- _Your objective_: All of the material below is to be repeated exactly.

- _Supplied material_:
━━━━━━
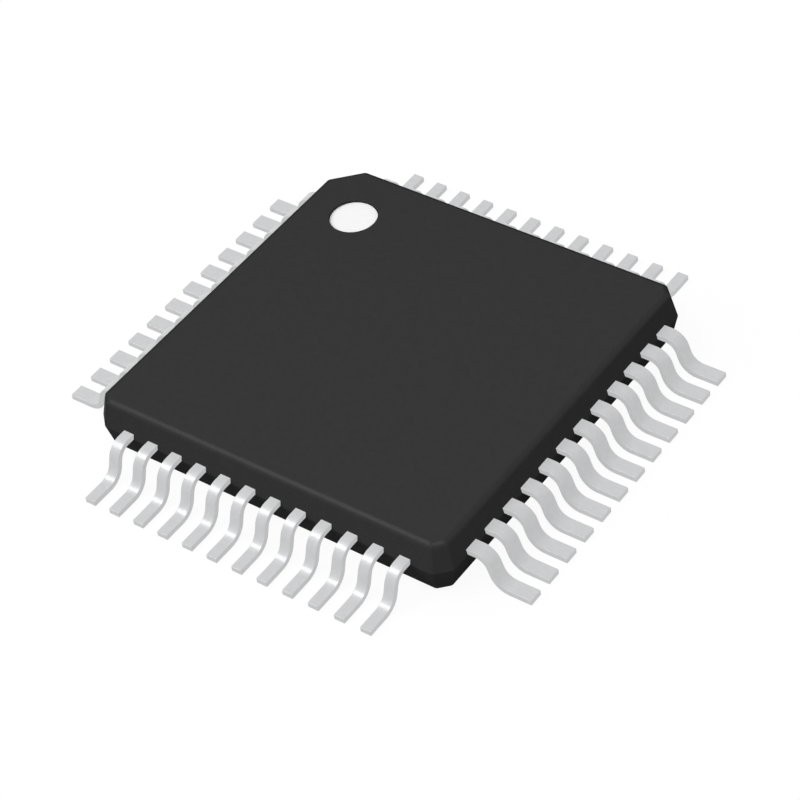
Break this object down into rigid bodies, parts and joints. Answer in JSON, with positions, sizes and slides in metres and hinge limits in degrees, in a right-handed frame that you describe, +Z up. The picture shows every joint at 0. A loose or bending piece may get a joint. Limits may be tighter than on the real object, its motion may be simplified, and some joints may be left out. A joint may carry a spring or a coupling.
{
  "type": "quad flat pack chip",
  "caption": "Thin quad flat package: a drafted moulded body with cut corners, a pin-one disc in a shallow recess, and formed gull-wing leads along every side.",
  "frame": {"origin": "on the plane that the feet stand on, under the middle of the moulded body", "axes": "+Z up, away from the board; the corner with the pin-one mark points to -X, +Y; leads count anticlockwise from it, seen from above"},
  "size_m": [0.0092, 0.0092, 0.001],
  "materials": {
    "mould_compound": "fine matte moulded epoxy",
    "mark_white": "flat white",
    "tinned_lead": "satin tin plating on copper alloy",
    "paddle_copper": "bare copper alloy",
    "attach_adhesive": "silver-filled adhesive",
    "silicon": "polished silicon",
    "bond_gold": "drawn gold wire"
  },
  "bodies": {
    "root": {"mould_body": "mould_compound", "pin_one_mark": "mark_white", "die_paddle": "paddle_copper", "die_attach": "attach_adhesive", "silicon_die": "silicon", "bond_wires_west": "bond_gold", "bond_wires_south": "bond_gold", "bond_wires_east": "bond_gold", "bond_wires_north": "bond_gold", "lead_01": "tinned_lead", "lead_02": "tinned_lead", "lead_03": "tinned_lead", "lead_04": "tinned_lead", "lead_05": "tinned_lead", "lead_06": "tinned_lead", "lead_07": "tinned_lead", "lead_08": "tinned_lead", "lead_09": "tinned_lead", "lead_10": "tinned_lead", "lead_11": "tinned_lead", "lead_12": "tinned_lead", "lead_13": "tinned_lead", "lead_14": "tinned_lead", "lead_15": "tinned_lead", "lead_16": "tinned_lead", "lead_17": "tinned_lead", "lead_18": "tinned_lead", "lead_19": "tinned_lead", "lead_20": "tinned_lead", "lead_21": "tinned_lead", "lead_22": "tinned_lead", "lead_23": "tinned_lead", "lead_24": "tinned_lead", "lead_25": "tinned_lead", "lead_26": "tinned_lead", "lead_27": "tinned_lead", "lead_28": "tinned_lead", "lead_29": "tinned_lead", "lead_30": "tinned_lead", "lead_31": "tinned_lead", "lead_32": "tinned_lead", "lead_33": "tinned_lead", "lead_34": "tinned_lead", "lead_35": "tinned_lead", "lead_36": "tinned_lead", "lead_37": "tinned_lead", "lead_38": "tinned_lead", "lead_39": "tinned_lead", "lead_40": "tinned_lead", "lead_41": "tinned_lead", "lead_42": "tinned_lead", "lead_43": "tinned_lead", "lead_44": "tinned_lead", "lead_45": "tinned_lead", "lead_46": "tinned_lead", "lead_47": "tinned_lead", "lead_48": "tinned_lead"}
  },
  "joints": []
}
━━━━━━
- _Right answer_:
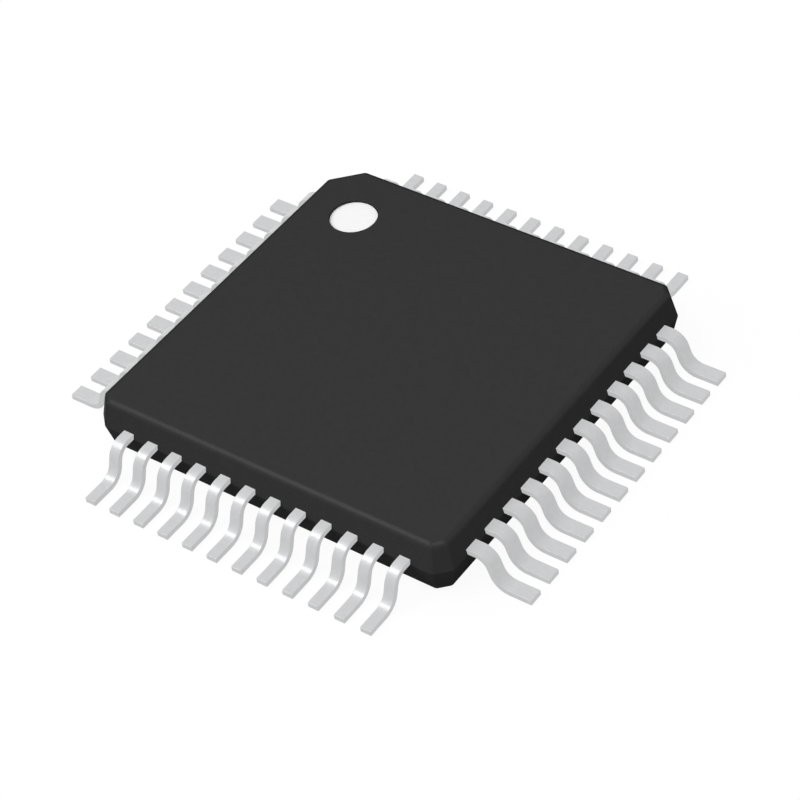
Break this object down into rigid bodies, parts and joints. Answer in JSON, with positions, sizes and slides in metres and hinge limits in degrees, in a right-handed frame that you describe, +Z up. The picture shows every joint at 0. A loose or bending piece may get a joint. Limits may be tighter than on the real object, its motion may be simplified, and some joints may be left out. A joint may carry a spring or a coupling.
{
  "type": "quad flat pack chip",
  "caption": "Thin quad flat package: a drafted moulded body with cut corners, a pin-one disc in a shallow recess, and formed gull-wing leads along every side.",
  "frame": {"origin": "on the plane that the feet stand on, under the middle of the moulded body", "axes": "+Z up, away from the board; the corner with the pin-one mark points to -X, +Y; leads count anticlockwise from it, seen from above"},
  "size_m": [0.0092, 0.0092, 0.001],
  "materials": {
    "mould_compound": "fine matte moulded epoxy",
    "mark_white": "flat white",
    "tinned_lead": "satin tin plating on copper alloy",
    "paddle_copper": "bare copper alloy",
    "attach_adhesive": "silver-filled adhesive",
    "silicon": "polished silicon",
    "bond_gold": "drawn gold wire"
  },
  "bodies": {
    "root": {"mould_body": "mould_compound", "pin_one_mark": "mark_white", "die_paddle": "paddle_copper", "die_attach": "attach_adhesive", "silicon_die": "silicon", "bond_wires_west": "bond_gold", "bond_wires_south": "bond_gold", "bond_wires_east": "bond_gold", "bond_wires_north": "bond_gold", "lead_01": "tinned_lead", "lead_02": "tinned_lead", "lead_03": "tinned_lead", "lead_04": "tinned_lead", "lead_05": "tinned_lead", "lead_06": "tinned_lead", "lead_07": "tinned_lead", "lead_08": "tinned_lead", "lead_09": "tinned_lead", "lead_10": "tinned_lead", "lead_11": "tinned_lead", "lead_12": "tinned_lead", "lead_13": "tinned_lead", "lead_14": "tinned_lead", "lead_15": "tinned_lead", "lead_16": "tinned_lead", "lead_17": "tinned_lead", "lead_18": "tinned_lead", "lead_19": "tinned_lead", "lead_20": "tinned_lead", "lead_21": "tinned_lead", "lead_22": "tinned_lead", "lead_23": "tinned_lead", "lead_24": "tinned_lead", "lead_25": "tinned_lead", "lead_26": "tinned_lead", "lead_27": "tinned_lead", "lead_28": "tinned_lead", "lead_29": "tinned_lead", "lead_30": "tinned_lead", "lead_31": "tinned_lead", "lead_32": "tinned_lead", "lead_33": "tinned_lead", "lead_34": "tinned_lead", "lead_35": "tinned_lead", "lead_36": "tinned_lead", "lead_37": "tinned_lead", "lead_38": "tinned_lead", "lead_39": "tinned_lead", "lead_40": "tinned_lead", "lead_41": "tinned_lead", "lead_42": "tinned_lead", "lead_43": "tinned_lead", "lead_44": "tinned_lead", "lead_45": "tinned_lead", "lead_46": "tinned_lead", "lead_47": "tinned_lead", "lead_48": "tinned_lead"}
  },
  "joints": []
}